Sejumlah fakta menunjukkan, sebagian pasangan yang kalah dalam proses pemilihan, seakan berupaya memakai jalur gugatan ke MK menjadi jalan pintas untuk mengoreksi suara rakyat. Pilihan menggunakan jalur MK seperti berubah menjadi modus baru ketika muncul alasan dugaan pelanggaran yang bersifat terstruktur, sistematis, dan masif.

Selanjutnya, peneliti muda alumnus Fakultas Hukum Universitas Brawijaya ini, menyatakan bahwa Mahaguru Hukum Tata Negara, Prof Yusril Ihza Mahendra pada tahun 2014 ketika menjadi saksi dalam sengketa Pemilu dan menyebut MK tak seharusnya menjadi “Mahkamah Kalkulator” karena memiliki kewenangan memeriksa substansi penyelenggara pemilihan.

Di sisi lain, Saldi Isra pun mengemukakan bahwa, sekiranya dalam hal penyelesaian PHPKada ini dilakukan tanpa pengaturan yang lebih ketat pihak-pihak yang dapat mengajukan sengketa Pilkada, MK potensial kehilangan fokus melaksanakan wewenang dalam UUD 1945 terutama judicial review.

Hal demikian sejatinya menghambat pencarian keadilan substantif, pemurnian hasil pemilu, dan pemilu yang konstitusional. Pihak tertentu dapat saja mengupayakan terjadinya kecurangan secara parsial terhadap daerah-daerah yang dianggap tidak signifikan mendongkrak suara salah satu pasangan calon.

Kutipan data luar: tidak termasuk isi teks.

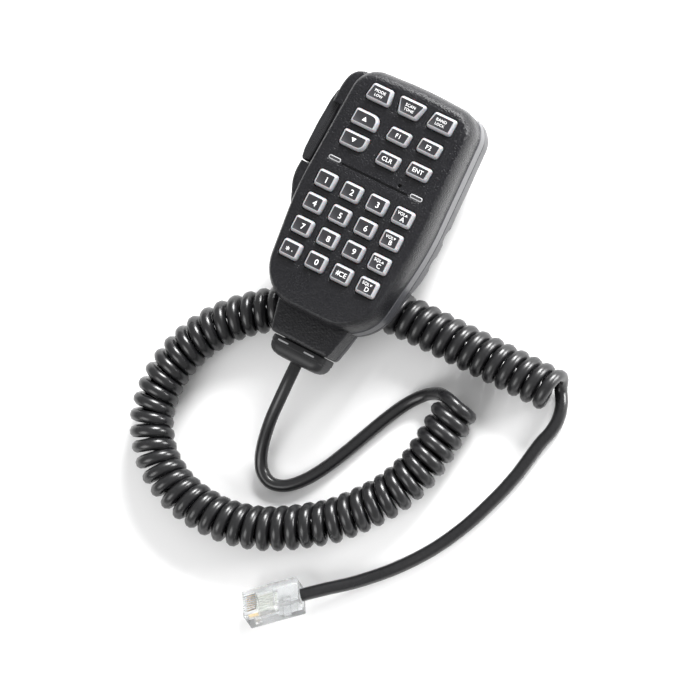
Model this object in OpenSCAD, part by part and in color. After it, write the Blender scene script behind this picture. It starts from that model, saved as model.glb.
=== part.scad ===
// Hand microphone with keypad, curled cord and modular plug.
// Frame: origin under the hanger stud on the surface it rests on, +Y towards the top of the case,
// +Z out of the key face, +X to the right of the keypad. Millimetres.

/* [Case] */
// Height of the key face above the surface
face_z = 38; // [37:0.5:40]
// Height of the joint between the two shells
joint_z = 19.5; // [19:0.5:21]
// Height of the flat back above the surface, which is the height of the hanger stud
back_z = 10; // [9:0.5:11]
// Underside of the tail end, above the curled cord
tail_z = 17.2; // [17:0.1:17.6]
// Wall of both shells
wall = 2; // [1.6:0.1:2.2]
// Thickness of the seal between the shells
seal_t = 0.6; // [0.4:0.1:0.8]
// Inset of the face's flat part from the side wall
shoulder = 2.7; // [2.5:0.1:3]

/* [Keys] */
// Width of a keypad key
key_w = 7.8; // [7:0.1:8.2]
// Height of a keypad key across the rows
key_h = 6.4; // [5.8:0.1:6.6]
// Distance between keypad columns
pitch_x = 10.7; // [10.5:0.1:11]
// Distance between keypad rows
pitch_y = 9.3; // [9.2:0.1:9.6]
// How far a key stands above the face
key_rise = 1.8; // [1.2:0.1:2.2]
// Gap between a key and its window
key_gap = 0.3; // [0.2:0.05:0.4]
// Flange above and below the foot of a key, which keeps it in the case
key_flange = 0.7; // [0.5:0.05:0.8]
// Y of the keypad's first row
row_y = -6; // [-7:0.5:-5]

/* [Push-to-talk] */
// Length of the push-to-talk bar
ptt_len = 30; // [28:0.5:31]
// Width of the bar across the case's thickness
ptt_width = 9.4; // [8:0.2:9.6]
// Farthest the bar stands out from the centre line
ptt_out = 32; // [31:0.5:33]
// Radius of the pin that the bar swings on
ptt_pin_r = 1; // [0.8:0.1:1.2]

/* [Cord] */
// Diameter of the cord
cord_d = 4.8; // [4.4:0.1:5]
// Outer diameter of the curl
curl_d = 16.8; // [16:0.2:17]
// Height of the cord's outlet above the surface
outlet_z = 21.5; // [20:0.5:22]

/* [Modular plug] */
// Length of the plug
plug_len = 21.5; // [21:0.1:22]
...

Diakhir wawancara, tokoh Nganjuk yang biasa dipanggil Kaji Wahyu, memberikan rekomendasi bahwa pasangan calon dan para pendukungnya diharapkan dapat saling menghormati, menjaga kerukunan, ketentraman dan kedamaian Kabupaten Nganjuk.

Mengenai pengajuan sengketa dipersilahkan agar dipersiapkan secara cermat dan hati-hati, karena setiap upaya hukum itu membutuhkan biaya yang tidak murah. Di samping itu, rujuk betul UU dan ketentuan-ketentuan terkaitnya agar terlindungi dari akibat hukum yang justru dapat merugikan para pihak.